Joe’s Hat, Boot, and Shoe Company is a real company. They don’t make hats, boots, and shoes, but they are a manufacturing company. Their focus is on operations management – produce and ship product in a timely and efficient manner, while maintaining quality, and minimizing excess inventory in finished product and unused supplies. Nowhere in their priority do they have any focus on “Information Security”. Their most effective security measures are the things that they do to keep the floor running. To that end, their command and control environment monitors performance as well as basic security functions. Their IDS system reports alerts by IP address of all systems in the environment. They have a completely different system that monitors performance metrics and status. In a heartbeat, they can tell you how many hats machine FLOOR301 has produced in the last hour.

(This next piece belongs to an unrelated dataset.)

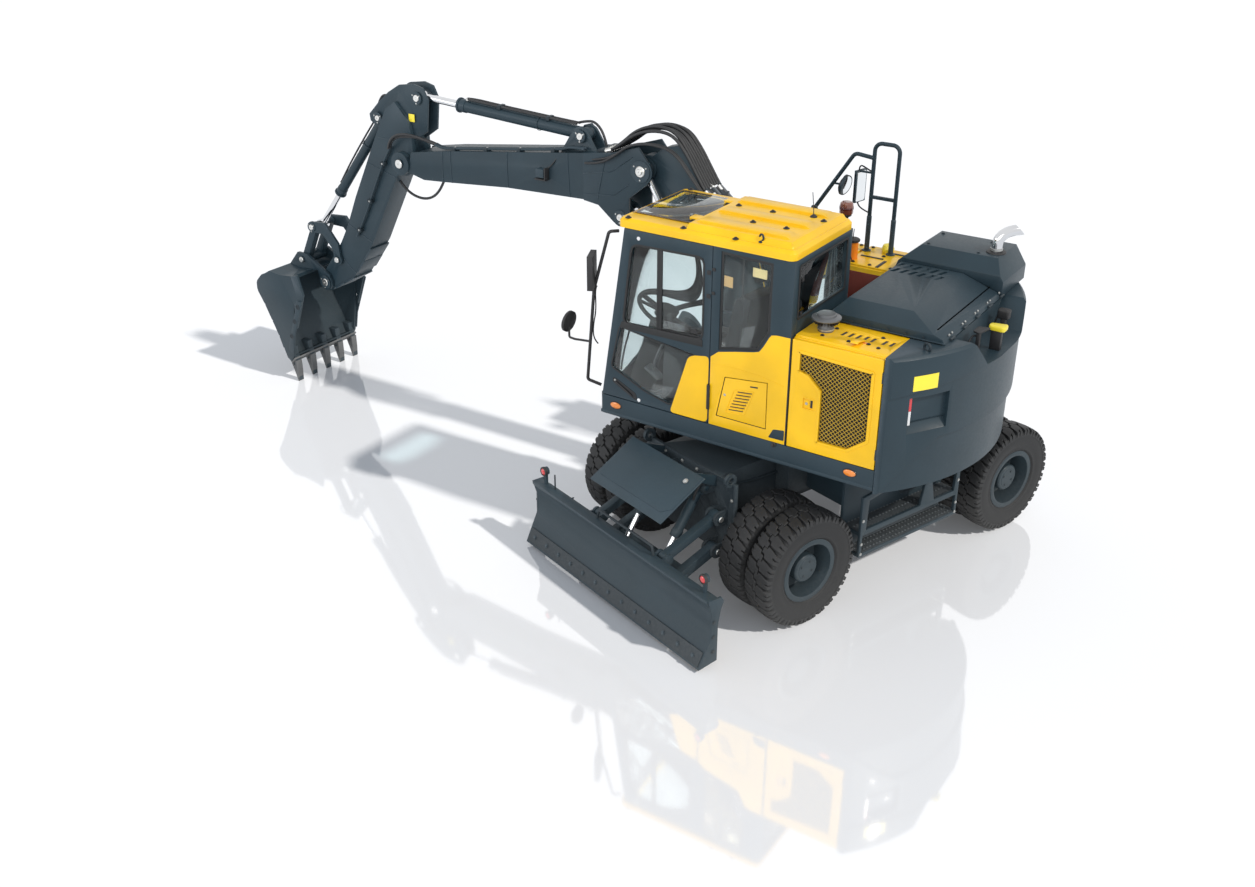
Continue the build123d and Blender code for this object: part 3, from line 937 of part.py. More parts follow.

However, if their IDS reports an alert, they have to go check. Many of the IT staff know which IP is which system, but for the most part, they are all just “systems”. As a result, every alert is initially treated with the same level of urgency, whether it actually comes from a critical system or not.
Three consecutive “login failure” messages come in as low/moderate importance, but the context matters:
• If the three messages come from external client server world01 that has thousands of users. On face value, this is not really a concern.

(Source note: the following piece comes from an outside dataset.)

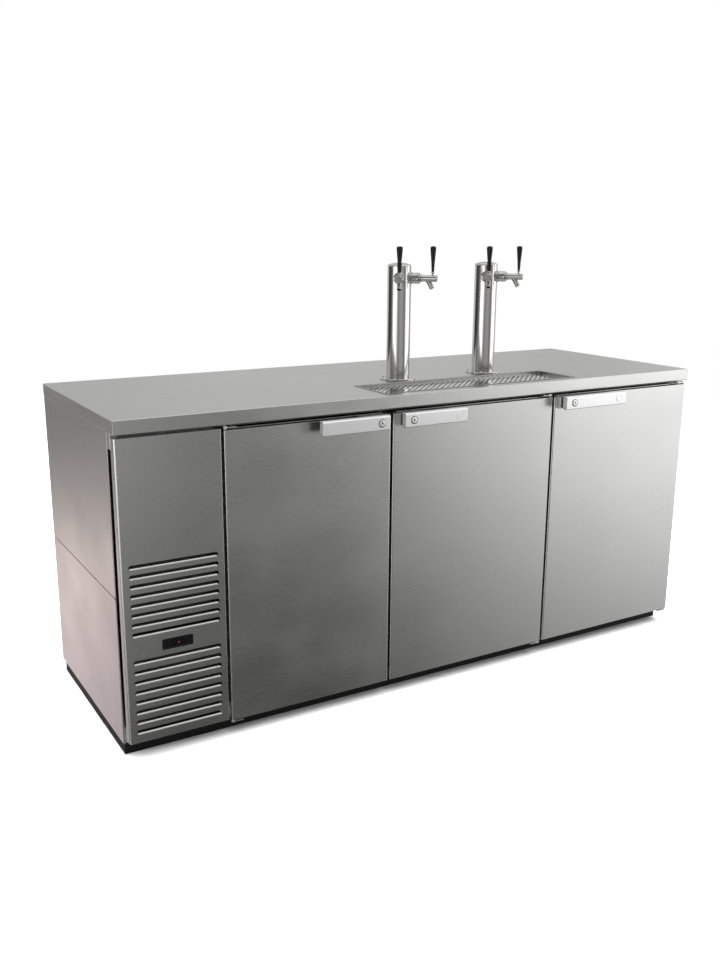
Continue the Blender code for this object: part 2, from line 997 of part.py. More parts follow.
# ---------------------------------------------------------------- doors
for index, (left, right, side) in enumerate(DOORS):
    tag = f"door_{index + 1}"
    hinge_x = HINGE_X[index]
    hinge = empty(f"{tag}_hinge", (hinge_x, HINGE_INSET_Y, 0.0), ORIGIN)

    def local(x, y, z, hx=hinge_x):
        return (x - hx, y - HINGE_INSET_Y, z)

    panel = box(
        f"{tag}_panel",
        local(left, 0.0, DOOR_BOTTOM),
        local(right, DOOR_T, DOOR_TOP),
        STEEL,
        hinge,
        (0, 0, 0),
        edge=0.0012,
    )
    for end, (z0, z1) in enumerate(
        ((DOOR_BOTTOM - 0.01, 0.0680), (0.8570, DOOR_TOP + 0.01))
    ):
        cut(
            panel,
            round_bar(
                f"{tag}_pin_hole_{end}",
                PIN_HOLE_R,
                (0, 0, z0),
                (0, 0, z1),
                STEEL,
                hinge,
                sides=16,
            ),
        )

    g0, g1 = left + GASKET_INSET, right - GASKET_INSET
    gz0, gz1 = DOOR_BOTTOM + GASKET_INSET, DOOR_TOP - GASKET_INSET
    gasket = box(
        f"{tag}_gasket",
        local(g0, DOOR_T + GAP, gz0),
        local(g1, DOOR_T + GAP + GASKET_T, gz1),
        RUBBER,
        hinge,
        (0, 0, 0),
    )
    cut(
        gasket,
        box(
            f"{tag}_gasket_inner",
            local(g0 + GASKET_W, DOOR_T - 0.01, gz0 + GASKET_W),
            local(g1 - GASKET_W, DOOR_T + 0.03, gz1 - GASKET_W),
            RUBBER,
            hinge,
            (0, 0, 0),
        ),
    )

    h0, h1 = HANDLES[index]
    latch = -side  # the handle's block is at the door's free edge
    front = -HANDLE_REACH
    back = front + HANDLE_COVER
    if latch > 0:
        b0, b1 = h1 - HANDLE_BLOCK, h1
        n0, n1 = h1 - HANDLE_BLOCK + 0.003, h1 - 0.003
    else:
        b0, b1 = h0, h0 + HANDLE_BLOCK
        n0, n1 = h0 + 0.003, h0 + HANDLE_BLOCK - 0.003
    lock_x = LOCK_X[index]
    handle = box(
        f"{tag}_handle",
        local(h0, front, HANDLE_Z0),
        local(h1, back, HANDLE_Z1),
        STEEL_BRIGHT,
        hinge,
        (0, 0, 0),
        edge=0.0012,
    )
    fuse(
        handle,
        box(
            f"{tag}_handle_neck",
            local(n0, back - 0.003, HANDLE_Z0 + 0.003),
            local(n1, back + 0.006, HANDLE_Z1 - 0.003),
            STEEL_BRIGHT,
            hinge,
            (0, 0, 0),
        ),
    )
    fuse(
        handle,
        box(
            f"{tag}_handle_base",
            local(b0, back + 0.004, HANDLE_Z0),
            local(b1, -GAP, HANDLE_Z1),
            STEEL_BRIGHT,
            hinge,
            (0, 0, 0),
        ),
    )
    lock_z = (HANDLE_Z0 + HANDLE_Z1) / 2
    cut(
        handle,
        round_bar(
            f"{tag}_lock_bore",
            LOCK_R + 0.0005,
            local(lock_x, front - 0.01, lock_z),
            local(lock_x, front + 0.0280, lock_z),
            STEEL_BRIGHT,
            hinge,
            sides=24,
        ),
    )
    lock_axis = empty(f"{tag}_lock_axis", local(lock_x, front, lock_z), hinge)
    bm = bmesh.new()
    turned(
        bm,
        (
            (LOCK_R - 0.0010, -LOCK_OUT),
            (LOCK_R, -LOCK_OUT + 0.0010),
            (LOCK_R, 0.0260),
        ),
        24,
        along((0, 1, 0)),
    )
    plug = add(f"{tag}_lock", bm, STEEL_BRIGHT, lock_axis, smooth=35)
    cut(
        plug,
        boxes(
            f"{tag}_keyway",
            [((-0.0010, -0.01, -0.0040), (0.0010, 0.0060, 0.0040))],
            STEEL_BRIGHT,
            lock_axis,
        ),
    )

bpy.context.view_layer.update()
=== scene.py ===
import math

import bmesh
import bpy
from mathutils import Matrix, Vector


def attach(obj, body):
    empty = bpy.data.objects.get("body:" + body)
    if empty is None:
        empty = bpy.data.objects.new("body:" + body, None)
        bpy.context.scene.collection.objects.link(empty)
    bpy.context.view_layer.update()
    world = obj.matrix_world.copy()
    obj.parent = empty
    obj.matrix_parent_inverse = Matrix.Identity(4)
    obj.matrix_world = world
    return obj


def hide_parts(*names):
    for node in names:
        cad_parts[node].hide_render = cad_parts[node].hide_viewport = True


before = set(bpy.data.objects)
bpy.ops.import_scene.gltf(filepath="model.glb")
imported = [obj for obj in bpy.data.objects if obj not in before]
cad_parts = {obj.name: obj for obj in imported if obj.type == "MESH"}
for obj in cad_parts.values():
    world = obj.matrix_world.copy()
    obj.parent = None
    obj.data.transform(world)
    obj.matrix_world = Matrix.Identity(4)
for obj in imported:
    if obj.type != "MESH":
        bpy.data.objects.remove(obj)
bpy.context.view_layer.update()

# Cabinet coordinates: x from the worktop's left end, y from the doors' front faces towards
# the back, z up from the floor, in metres. The frame is the same, moved by CENTRE.
CENTRE = Vector((-2.007 / 2, -(-0.0515 + 0.700) / 2, 0.0))

WIDTH, DEPTH, TOP_Z, TOP_T = 2.007, 0.700, 0.925, 0.0374
DOORS = ((0.2910, 0.8015, -1), (0.8095, 1.4030, 1), (1.4110, 1.9993, 1))
DOOR_Z0, DOOR_Z1, DOOR_T = 0.0513, 0.8735, 0.052
HANDLES = ((0.5542, 0.7682), (0.8185, 1.0335), (1.4165, 1.6690))
HANDLE_Z0, HANDLE_Z1 = 0.8395, 0.8795
LOCK_X = (0.7413, 0.8476, 1.4499)
EMBLEM_X = (0.5813, 1.0090, 1.6410)
LOCK_Z = (HANDLE_Z0 + HANDLE_Z1) / 2
GRILLE = (0.0005, 0.2820, 0.0565, 0.8792)
SLOT_X0, SLOT_X1, SLOT_H = 0.0212, 0.2642, 0.0136
TRAY = (0.800, 0.036, 1.524, 0.211)
TOWERS = (("left", 0.9965), ("right", 1.3308))
TOWER_Y = 0.271
TAP_Z = 1.2375
TAP_TURNS = (-32.8, 40.5)
COLUMN_R, COLUMN_TOP = 0.0365, 1.2715


# ------------------------------------------------------------------ materials
def blank(name, colour, metallic, roughness):
    mat = bpy.data.materials.new(name)
    mat.use_nodes = True
    tree = mat.node_tree
    shader = tree.nodes["Principled BSDF"]
    shader.inputs["Base Color"].default_value = (*colour, 1.0)
    shader.inputs["Metallic"].default_value = metallic
    shader.inputs["Roughness"].default_value = roughness
    return mat, tree, shader


def noise(tree, scales, detail=3.0, rough=0.55, turn=(0.0, 0.0, 0.0)):
    """Noise in real metres: scales are its features per metre along each axis."""
    coord = tree.nodes.new("ShaderNodeTexCoord")
    place = tree.nodes.new("ShaderNodeMapping")
    place.inputs["Scale"].default_value = scales
    place.inputs["Rotation"].default_value = turn
    tex = tree.nodes.new("ShaderNodeTexNoise")
    tex.inputs["Scale"].default_value = 1.0
    tex.inputs["Detail"].default_value = detail
    tex.inputs["Roughness"].default_value = rough
    tree.links.new(coord.outputs["Object"], place.inputs["Vector"])
    tree.links.new(place.outputs["Vector"], tex.inputs["Vector"])
    return tex.outputs["Fac"]


def math_node(tree, kind, a, b):
    made = tree.nodes.new("ShaderNodeMath")
    made.operation = kind
    for socket, value in zip(made.inputs, (a, b)):
        if isinstance(value, (int, float)):
            socket.default_value = value
        else:
            tree.links.new(value, socket)
    return made.outputs[0]


def weighted(tree, *parts):
    total = None
    for value, weight in parts:
        term = math_node(tree, "MULTIPLY", value, weight)
        total = term if total is None else math_node(tree, "ADD", total, term)
    return total


def to_range(tree, value, low, high, start=0.25, end=0.75):
    made = tree.nodes.new("ShaderNodeMapRange")
    made.inputs["From Min"].default_value = start
    made.inputs["From Max"].default_value = end
    made.inputs["To Min"].default_value = low
    made.inputs["To Max"].default_value = high
    tree.links.new(value, made.inputs["Value"])
    return made.outputs["Result"]


def blend_colour(tree, value, low, high):
    made = tree.nodes.new("ShaderNodeMix")
    made.data_type = "RGBA"
    made.inputs[6].default_value = (*low, 1.0)
    made.inputs[7].default_value = (*high, 1.0)
    tree.links.new(value, made.inputs[0])
    return made.outputs[2]


def bump(tree, shader, height, strength, distance):
    made = tree.nodes.new("ShaderNodeBump")
    made.inputs["Strength"].default_value = strength
    made.inputs["Distance"].default_value = distance
    tree.links.new(height, made.inputs["Height"])
    tree.links.new(made.outputs["Normal"], shader.inputs["Normal"])


def shade(colour, factor):
    return tuple(min(1.0, max(0.0, c * factor)) for c in colour)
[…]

• If the three “login failure” messages come from the operations assembly server FLOOR301, which only talks to an internal application. The user ID and password for the assembly server is stored in the application’s database. In Joe’s case, this means that the “login failure” is one of two things: either the application server data is corrupt, or someone is trying to break into FLOOR301, both of which are bad.
Without context, the alerts from FLOOR301 and world01 are equal. With context, they would be able to ignore the alerts for world01 and immediately escalate FLOOR301. As it is, Joe’s IT/IS staff is overworked. Consider that they have thousands of internal servers and workstations, and a couple dozen assembly line systems. More often than not, alerts from critical assembly systems get lost in the sheer flood of data. Staff spends time looking at massive amounts of trivial data, and all too often stumble across the important stuff in the process of flushing the tripe from their queue.

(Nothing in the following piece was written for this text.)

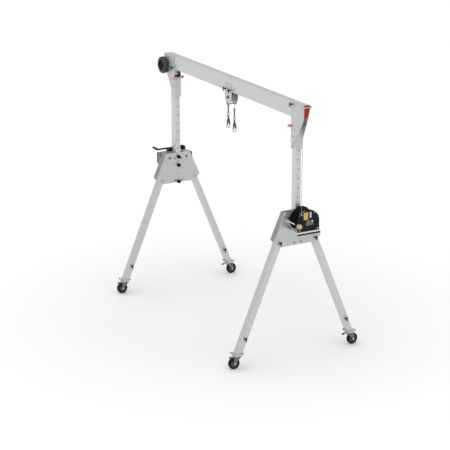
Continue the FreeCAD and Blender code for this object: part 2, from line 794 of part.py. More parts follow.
# ---------------------------------------------------------------- trolley, ropes and hooks
def trolley():
    """Cheeks pinned to the beam, with two sheaves on one axle between them."""
    x = S.trolley_x
    outline = [(x - S.cheek_low_half, cheek_low), (x + S.cheek_low_half, cheek_low),
               (x + S.cheek_half - 6, cheek_low + 62), (x + S.cheek_half, cheek_low + 100),
               (x + S.cheek_half, cheek_top), (x - S.cheek_half, cheek_top),
               (x - S.cheek_half, cheek_low + 100), (x - S.cheek_half + 6, cheek_low + 62)]
    pin_z = beam_low + S.row_rise
    holes = [((x - S.row_pitch, pin_z), hole_play), ((x + S.row_pitch, pin_z), hole_play),
             ((x, trolley_sheave_z), S.sheave_axle + S.bolt_play),
             ((x, cheek_low + 12), hole_play)]
    plates = []
    for way in (-1, 1):
        y = way * (S.beam_wide / 2 + S.seat_gap + S.cheek_thick / 2)
        plates.append(prism("y", [outline], S.cheek_thick, (0, y, 0), holes))
    finish("trolley_cheeks", group(*plates))
    finish("trolley_sheaves", group(*[sheave(x, way * S.rope_y, trolley_sheave_z,
                                             S.trolley_sheave) for way in (-1, 1)]))
    half = S.beam_wide / 2 + S.cheek_thick + S.seat_gap
    rods = []
    for z, radius, head in ((trolley_sheave_z, S.sheave_axle, as_size(16)),
                            (cheek_low + 12, S.bolt_shank / 2, as_size(9))):
        shank = rod((x, -half - 8, z), "y", 2 * (half + 8), radius)
        ends = [rod((x, start, z), "y", as_size(8) - S.seat_gap, head)
                for start in (half + S.seat_gap, -half - 8)]
        rods.append(fuse(shank, *ends))
    finish("trolley_axles", group(*rods))


def rope_run(side):
    """A rope from the side of a head sheave, over it, along the beam and over the trolley sheave."""
    head = Vector((side * (S.mast_x + S.rope_out - S.head_sheave)).value, 0, head_sheave_z.value)
    far = Vector(S.trolley_x.value, 0, trolley_sheave_z.value)
    near_r, far_r = S.head_sheave.value, S.trolley_sheave.value
    line = far - head
    slope = math.atan2(line.z, -side * line.x) + math.asin((far_r - near_r) / line.Length)
    normal = Vector(side * math.sin(slope), 0, math.cos(slope))
    start = head + Vector(side * near_r, 0, 0)
    bisect = (Vector(side, 0, 0) + normal).normalize()
    edges = [Part.Arc(start, head + bisect * near_r, head + normal * near_r).toShape()]
    leave, land = head + normal * near_r, far + normal * far_r
    edges.append(Part.LineSegment(leave, land).toShape())
    down = Vector(-side, 0, 0)
    bisect = (down + normal).normalize()
    edges.append(Part.Arc(land, far + bisect * far_r, far + down * far_r).toShape())
    path = Part.Wire(edges)
    circle = Part.Wire(Part.Circle(start, Vector(0, 0, 1), S.rope.value / 2).toShape())
    shape = path.makePipeShell([circle], True, False)
    thing = fresh("Part::Feature", "rope")
    thing.Shape = shape
    return place(thing, (0, -side * S.rope_y, 0))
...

If Joe’s team can add even a little context to their data management process, they can gain better intelligence about what they are seeing. Adding context around data makes it information, and with that context, the information is easier to manage. Alerts are more meaningful. Critical issues can be identified more quickly, then managed and resolved more efficiently. Staff has a work load that is more clearly prioritized, and non-critical issues can be dealt with in a more time-appropriate process.
And, one of the most valuable things about contextualized data is that it can be used to add context to other data. Earlier in this article, we talked about 42, African or European, and Pyjaks. I included some context about each of them. When looked at in context, you can gather that I read, that I watch irreverent British comedies, and that I play video games. If you look at the common context of all three, you can infer other information about how I spend my time as well as my social-economic status (I can, for example, afford a gaming computer good enough to play Mass Effect 3 at the highest quality settings). But, that sounds a lot like “correlation”, which is a subject for another time.